Wednesday, November 25, 2015

HD 139614b: a Three Jupiter Mass Orbiting in a Protoplanetary Disk at 4.5 AU

Inner disk clearing around the Herbig Ae star HD 139614: Evidence for a planet-induced gap ?

Authors:

Matter et al

Abstract:

Spatially resolving the inner dust cavity of the transitional disks is a key to understanding the connection between planetary formation and disk dispersal. The disk around the Herbig star HD 139614 is of particular interest since it presents a pretransitional nature with an au-sized gap, in the dust, that was spatially resolved by mid-IR interferometry. Using new NIR interferometric observations, we aim to characterize the 0.1-10~au region of the HD~139614 disk further and identify viable mechanisms for the inner disk clearing. We report the first multiwavelength radiative transfer modeling of the interferometric data acquired on HD~139614 with PIONIER, AMBER, and MIDI, complemented by Herschel/PACS photometries.
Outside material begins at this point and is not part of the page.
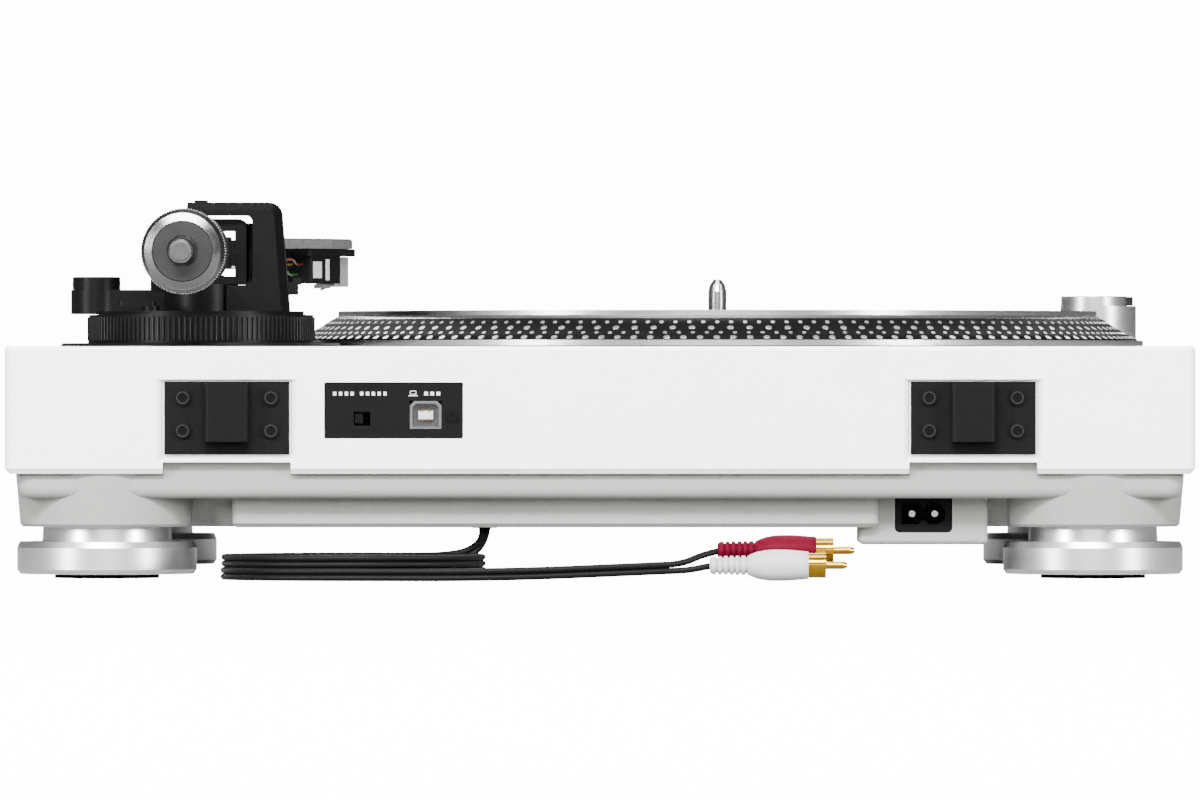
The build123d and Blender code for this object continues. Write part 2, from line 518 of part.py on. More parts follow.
def plug(start):
    """A boot with a ribbed relief, and the contacts, both from the cord's end at start."""
    place = Pos(*start) * Rot(0, -90, 0)
    boot = turned([(0, 0), (2.9, 0), (3.4, 1.2), (3.6, 14), (5.2, 17.5), (5.8, 22), (5.8, 33), (5.2, 37),
                   (0, 37)])
    shell = turned([(4.1, 37), (4.7, 37), (4.7, 43.5), (4.1, 43.5)])
    pin = turned([(0, 37), (1.45, 37), (1.45, 50), (0.8, 51.5), (0, 51.5)])
    return place * boot, place * shell, place * pin


def audio_cord():
    PARTS["cord_gland"] = chamfer(bottom_edges(disc(GLAND_X, GLAND_Y, 19.0, 25.5, 5.3)), 0.8)
    PARTS["audio_cord_lead"] = cord_tube("audio_cord_lead", LEAD_ROUTE, CORD_D)
    outer = Pos(COIL_X, COIL_Y, 0) * extrude(Ellipse(COIL_A, COIL_B), COIL_H)
    hole = Ellipse(COIL_A - COIL_WIDE, COIL_B - COIL_WIDE)
    inner = Pos(COIL_X, COIL_Y, -1) * extrude(hole, COIL_H + 2)
    PARTS["audio_cord_coil"] = outer - inner
    PARTS["audio_cord_run"] = cord_tube("audio_cord_run", RUN_ROUTE, CORD_D)
    PARTS["audio_lead_white"] = cord_tube("audio_lead_white", WHITE_ROUTE, STRAND_D)
    PARTS["audio_lead_red"] = cord_tube("audio_lead_red", RED_ROUTE, STRAND_D)
    contacts = []
    for name, route in (("white", WHITE_ROUTE), ("red", RED_ROUTE)):
        boot, shell, pin = plug(route[-1])
        PARTS[f"{name}_plug_boot"] = boot
        contacts += [shell, pin]
    PARTS["plug_contacts"] = Compound(children=contacts)


for make in (upper_cabinet, lower_base, hinge_brackets, connectors, feet, circuit_boards, platter,
             motor, strobe_tower, controls, arm_base, gimbal_arch, arm_rest_and_clamp, arm_controls,
             gimbal_ring, tonearm, balance, audio_cord):
    make()

os.makedirs("parts", exist_ok=True)
for node, shape in PARTS.items():
    export_step(shape, f"parts/{node}.step")
print(len(PARTS), "parts")
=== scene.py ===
from math import atan2, cos, pi, radians, sin

import bmesh
import bpy
from mathutils import Matrix, Vector


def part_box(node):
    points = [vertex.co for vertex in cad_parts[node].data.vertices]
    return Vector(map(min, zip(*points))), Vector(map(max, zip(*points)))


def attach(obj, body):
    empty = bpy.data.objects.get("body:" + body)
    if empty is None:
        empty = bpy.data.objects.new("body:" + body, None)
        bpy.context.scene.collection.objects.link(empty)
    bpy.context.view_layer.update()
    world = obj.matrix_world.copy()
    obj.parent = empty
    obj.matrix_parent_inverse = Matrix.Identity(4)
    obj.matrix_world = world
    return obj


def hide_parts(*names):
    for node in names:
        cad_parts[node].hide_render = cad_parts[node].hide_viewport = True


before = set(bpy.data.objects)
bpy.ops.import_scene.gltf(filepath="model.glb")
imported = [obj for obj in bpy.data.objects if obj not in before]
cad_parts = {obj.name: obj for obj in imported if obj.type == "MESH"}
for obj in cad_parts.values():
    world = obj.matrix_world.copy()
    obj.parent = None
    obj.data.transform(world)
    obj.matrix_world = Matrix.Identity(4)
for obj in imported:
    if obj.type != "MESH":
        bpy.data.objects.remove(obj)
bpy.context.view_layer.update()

MM = 0.001

# Places that follow from the frame
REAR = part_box("upper_cabinet")[1][1]
PLATTER_LOW, PLATTER_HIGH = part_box("platter")
PLATTER = Vector(((PLATTER_LOW[0] + PLATTER_HIGH[0]) / 2, (PLATTER_LOW[1] + PLATTER_HIGH[1]) / 2, 0))
RING_LOW, RING_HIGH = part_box("height_ring")
PIVOT = Vector(((RING_LOW[0] + RING_HIGH[0]) / 2, (RING_LOW[1] + RING_HIGH[1]) / 2, 124 * MM))
ARM_PARK = radians(3.2)
SHELL_TURN = radians(-29.2)
SHELL_START = (187.7, -5.9)

# Camera, in metres, with the shift as a share of the frame's width
CAMERA_BACK, CAMERA_HIGH = 5.3, 77.9 * MM
SENSOR, LENS, LENS_SHIFT = 36, 421, -0.0225

# Strengths of the room, the backdrop and the floor as the camera sees it
ROOM_LIGHT, BACKDROP_LIGHT, FLOOR_GLOW = 0.22, 14.0, 14.0
FLOOR_HALF, FLOOR_DROP = 30.0, 0.0002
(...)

We confirm a gap structure in the um-sized dust, extending from about 2.5 au to 6 au, and constrained the properties of the inner dust component: e.g., a radially increasing surface density profile, and a depletion of 10^3 relative to the outer disk. Since self-shadowing and photoevaporation appears unlikely to be responsible for the au-sized gap of HD~139614, we thus tested if dynamical clearing could be a viable mechanism using hydrodynamical simulations to predict the gaseous disk structure. Indeed, a narrow au-sized gap is expected when a single giant planet interacts with the disk. Assuming that small dust grains are well coupled to the gas, we found that a ~ 3~Mjup planet located at 4.5 au from the star could, in less than 1 Myr, reproduce most of the aspects of the dust surface density profile, while no significant depletion in gas occurred in the inner disk, in contrast to the dust. However, the dust-depleted inner disk could be explained by the expected dust filtration by the gap and the efficient dust growth/fragmentation in the inner disk regions. Our results support the hypothesis of a giant planet opening a gap and shaping the inner region of the HD~139614 disk.